Dive Brief:
- Education Week takes a deep look at the Evansville Vanderburgh district in southwest Indiana and its success with a five-school “Transformation Zone,” comparing it to a state takeover model that could have been its alternative.
- The Evansville Transformation Zone is made up of the district’s five lowest-performing schools, and three district administrators set up new offices in the schools, helping rewrite curriculum, plan new discipline policies and brainstorm ways to pay for new programs, taking a hands-on approach that has contributed to the schools’ improvement.

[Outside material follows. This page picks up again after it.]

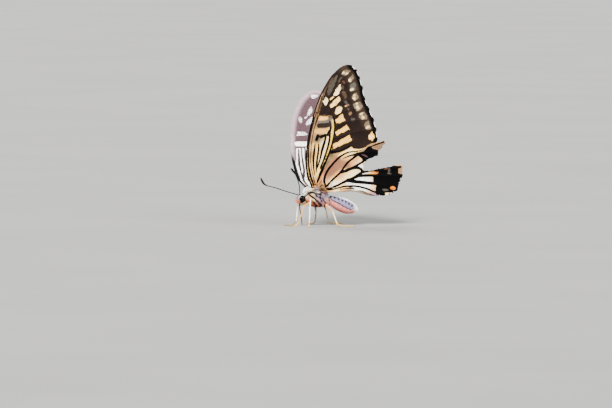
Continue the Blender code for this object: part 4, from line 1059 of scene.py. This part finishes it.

- These schools almost went through a state takeover instead, like five other Indiana schools since 2012, but critics of that alternative say administrators and local experts are often left out of improvement plans, even when they know student needs the best and are arguably most passionate about their futures.
Dive Insight:
The concept of systematically identifying failing schools and expecting them to improve is relatively new in the U.S. education system, along with the idea that every student should succeed. States and cities have tried a range of strategies to force rapid, wholesale changes in educational opportunities in failing schools, all to a mix of results. Sometimes charter operators have been able to come in and make a difference. Sometimes replacing most of a school staff has created space for more dedicated teachers. Though these schools also sometimes continue to do poorly, only now under new management.
In Tennessee, the Shelby County Innovation Zone has been successful at improving student outcomes, in contrast to the state’s Achievement School District. But Innovation Zones are not universally successful. A similar initiative in Hamilton County has stalled. And without sustained investment, short-term gains often do not persist.